Unit One is fine, for the most part, although the idea of a nation-state or some sort of constitutional democracy doesn’t entirely come from Europe. But it’s downhill from there. Culture, Africa and the Middle Ages for Africa? Really? The Middle Ages is a specifically Western and Central European experience, as no civilization from the classical world experienced a greater decline or collapse than Rome in the fifth century CE. To just take that term and paste it unto another continent, another group of people, and their different history is just plain wrong. How about Culture and Africa, 1000-1500 CE? You don’t need the frame of Europe’s Middle Ages to discuss Africa, unless your point is to embed some sense of Western dominance as a subliminal theme within the curriculum.

Or unless the curriculum developers in Rockville were thinking about making the Age of European Discovery and the Transatlantic Slave Trade Africa’s “Middle Ages.” The period between 1450 and 1800, in which the Portuguese, the Dutch, the Spanish, the English, and the French helped stoke the fires of intertribal and cross-kingdom warfare to obtain millions of slaves for their colonies in the Western Hemisphere. That’s probably too much for the advanced twelve-year-old, though, no?

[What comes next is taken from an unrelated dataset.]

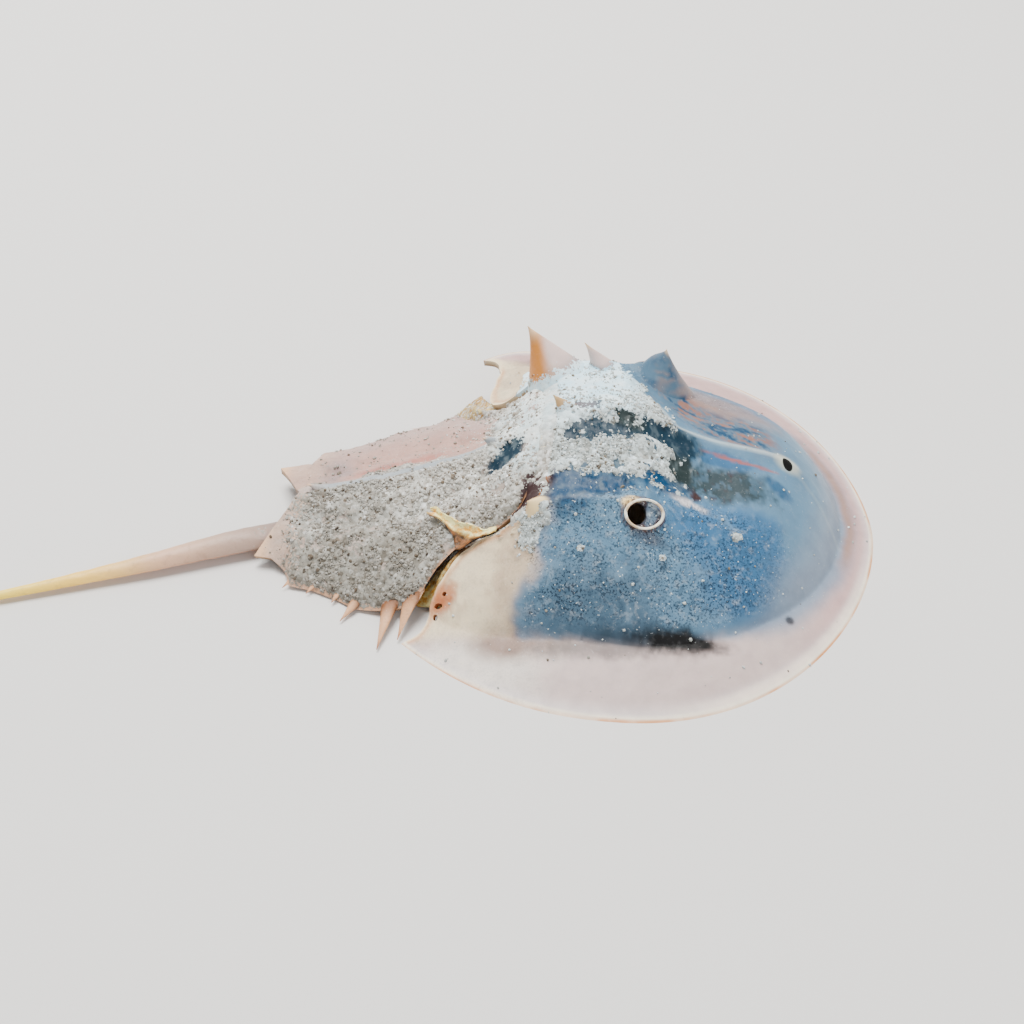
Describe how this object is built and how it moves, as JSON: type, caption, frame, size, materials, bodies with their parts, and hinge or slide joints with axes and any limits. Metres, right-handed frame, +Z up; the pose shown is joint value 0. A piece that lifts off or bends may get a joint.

Storming of the Teocalli by Hernán Cortez and His Troops (1848), painting by Emanuel Leutze, January 11, 2012. (Penelope37 via Wikipedia). In public domain.

Storming of the Teocalli by Hernán Cortez and His Troops (1848), painting by Emanuel Leutze, January 11, 2012. (Penelope37 via Wikipedia). In public domain.

Unit Three and the term “Latin America?” Seriously? It covers the Maya, the Mexica (or rather, Aztecs), and the Inca, all prior to European contact in the sixteenth century. So technically, there’s no Latin in the Americas before 1500. MCPS, ever heard of the Americas, the Western Hemisphere, Mesoamerica, and Andean civilizations, all terms that are more accurate alternatives to Latin America in the time before Columbus and conquistadors? Unless, again, the point of curriculum designers here was to bake into the recipe for this course a sense of inevitability. That is, that the pre-Columbian cultures of the Western Hemisphere, no matter how sophisticated, were doomed to fall by the wayside in the wake of Western dominance over the globe.

Unit Four and “One World Past and Present” in the context of trade, economic systems, and communication bring the themes of European dominance together in the period since 1450. The MCPS curriculum designers do hint that “the cultural diffusion between many ‘worlds’ had both positive and negative consequences.” But for the most part, the technocrats provide a sense of progress to market-based economies and positive globalization in this unit, as Europeans led the charge to make the world one and whole.

Stainless steel Crock-Pot, September 29, 2015. (

Stainless steel Crock-Pot, September 29, 2015. (

This is a crock of a curriculum, MCPS, a shameful attempt at world studies. The course might as well be called, Advanced and Expanded Western Civilization, How Europeans Went From the Middle Ages to Dominating the World. The point of any world history or world studies course is supposed to be the study of specific bits of history of the world, without imposing a Western model, frame, or sense of progress and comparison on the rest of the world in the process. Otherwise, what’s the point? You might as well teach Western Civ in middle school, then, and save world history to teachers and curriculum designers who understand that the world is a bigger place than Western-culture-navel-gazing.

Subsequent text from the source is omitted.